Misha Zelinsky:                  It’s interesting you said there, you touched on that for a long time the bipartisan consensus in the United States, certainly globally too, is that free trade is good, tariffs are bad, interventionism is bad. What’s interesting is … I suppose firstly, and I’m keen to get your take on this, a lot of people will say that this is a Trump thing, but it’s actually, interestingly, perhaps the only thing that both sides of the United States, of the aisle politically agree on, which is that sometimes the war on trade is popular and bipartisan, because you saw Trump tweeting as he does, about tariffs that he’s going to put on, and being encouraged by the House Speaker, Nancy Pelosi, and the Senate Minority Leader, Chuck Schumer, saying he was doing the right thing and to keep going. So it’s interesting the US in a very quick way, in a bipartisan way, to have a more assertive approach to Chinese trade in the United States. So I’m curious to get your take on what that journey is and how the United States has gotten itself to this point.

Curtis Chin:                           Well, you know I think your points, it’s clearly not just a Trump thing, I think President Trump to his great credit, has really captured kind of the moment, the feeling, the frustration of not just Americans, but people all around the world who have tried to engage with China. Clearly the world has benefited from less expensive products made in China because of traditionally what have been lower labor cost. And in may ways it was a gamble, with purchasing products from China, with making products in China, lead also to a more economically, politically liberal nation. That gamble has not paid off. We’re seeing a China today that is much more strict in term of how it treats its own people, in terms of its crackdowns on Christians and Muslims, in terms of its behavior on human rights. And it shouldn’t take away from the successes that China has achieved in lifting really, hundreds of millions out of poverty.

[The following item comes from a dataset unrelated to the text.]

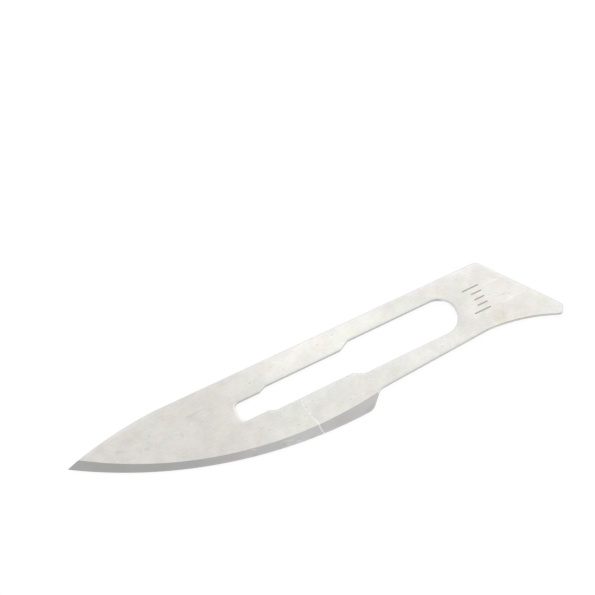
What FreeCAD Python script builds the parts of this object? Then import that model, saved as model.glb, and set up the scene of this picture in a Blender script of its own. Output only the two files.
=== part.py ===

But again, I think to one of my earlier points, China also has to evolve, China has to grow up.

Curtis Chin:                           And so Trump has in a way, come into this moment, really perhaps, he was the president for this moment, and even China in the past has said this trade imbalance between the United States and China is not sustainable, because ultimately it will lead to a pushback, and we’re seeing that, not just in the United States, but really throughout the Southeast Asia region in particular. Again, I’m based mainly in Southeast Asia, and when I speak to chairmen, CEOs, senior leadership of Southeast Asian businesses, you also find tremendous support, tremendous sympathy for the points that Donald Trump is making. I was out actually recently with the chairman of a Southeast Asian company, he stepped down as CEO from his role, and what he said to me was very interesting, he said that in many ways, they would all love to go on record and say what Trump is saying, but China has been a vindictive nation, that we’ve seen records recently, of where they’ve punished companies for doing things that went against China’s foreign policy.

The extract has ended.